Fig. 1: HSAT and VSAT. 
With all these options, which should we choose? The decision is based on the additional output of the solar panels, the space required to operate the system, and, of course, the cost of the tracking system. For instance, AADAT may be more complex as it rotates around two perpendicular axes. Space is always an important constraint and it is even more so for large solar farms considering the issue of interpanel shading. Fixed arrays and HSAT systems may be more efficient in space usage if the interrow shading is not significant.
Fig. 2 Energy3D predictions of annual outputs. 
Let's first compare the annual output of a single solar panel under different conditions, as shown in Figure 2 and summarized in Table 1, calculated using Energy3D.
Table 1. Comparison of total annual outputs of a solar panel that has a fixed tilt angle equal to its latitude, a solar panel that is rotated by a HSAT, a solar panel that is rotated by a VSAT, and a solar panel that is rotated by an AADAT, at four different locations in the US. The unit is kWh.
Locations

Fixed
(tilt=lat.)

HSAT

VSAT

AADAT

Boston, MA

428

520

559

603

Anchorage, AK

258

310

371

380

Miami, FL

507

654

617

711

San Juan, PR

523

694

617

738

These results suggest that the AADAT system, not surprisingly, generates the most electricity throughout the year at all four locations, as it always faces the sun. The second best, for lowlatitude locations, is the HSAT system and, for highlatitude locations, is the VSAT system. In the case of HSAT, the lower the latitude, the closer the performance of the HSAT approaches that of the AADAT. In the case of VSAT, the higher the latitude, the closer the performance of the VSAT approaches that of the AADAT. This means that, considering the cost factor, HSAT at a very low latitude such as the equator is a better choice than AADAT and VSAT at a very high latitude such as Alaska is a better choice than AADAT.
Fig. 3 Optimal layout through heat map tessellation. 
The above analysis is based on a single, isolated solar panel.

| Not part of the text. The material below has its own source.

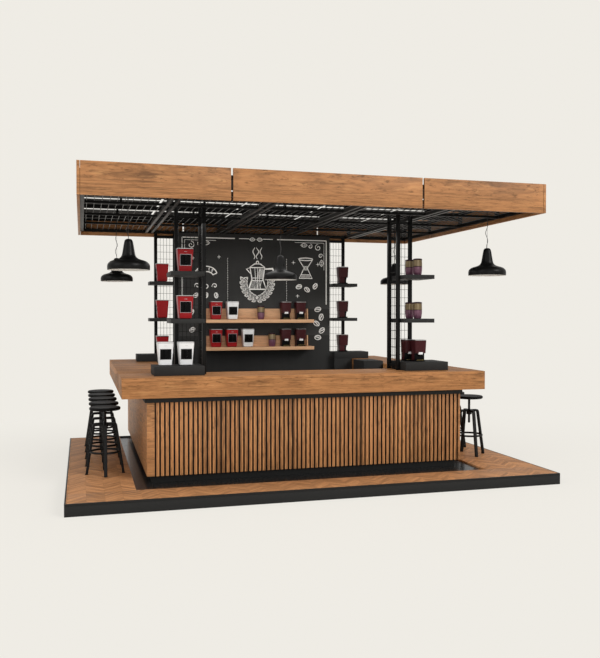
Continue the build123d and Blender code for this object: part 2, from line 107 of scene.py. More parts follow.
class Finish:
    """One material and the nodes behind it."""

    def __init__(self, name, roughness=0.5, **constants):
        self.material = bpy.data.materials.new(name)
        self.material.use_nodes = True
        self.tree = self.material.node_tree
        self.shader = self.tree.nodes["Principled BSDF"]
        self.shader.inputs["Roughness"].default_value = roughness
        for socket, value in constants.items():
            self.shader.inputs[socket.replace("_", " ")].default_value = value

    def node(self, kind, settings=None, sockets=(), output=0):
        """Add any node: its settings first, then the values or links of its sockets."""
        made = self.tree.nodes.new("ShaderNode" + kind)
        for setting, value in (settings or {}).items():
            if setting == "stops":
                ramp = made.color_ramp.elements
                while len(ramp) < len(value):
                    ramp.new(1.0)
                for stop, (place, colour) in zip(ramp, value):
                    stop.position = place
                    stop.color = (*colour, 1.0)
            else:
                setattr(made, setting, value)
        named = sockets.items() if isinstance(sockets, dict) else enumerate(sockets)
        for key, value in named:
            if isinstance(value, Channel):
                self.tree.links.new(value.socket, made.inputs[key])
            else:
                made.inputs[key].default_value = value
        return Channel(self, made.outputs[output])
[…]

For arrays of panels, we must consider the shading area each panel sweeps when it is driven by a tracker. Energy3D's heat map visualization of solar irradiance may be a useful tool for designing optimal layouts for VSAT or AADAT panels that cannot be seamlessly aligned into rows such is in the case of HSAT arrays. From a mathematical point of view, an optimal layout must minimize land use. Hence, it can be imagined as a tessellation of effective shade area of individual panels (Figure 3). This may be something interesting to think about.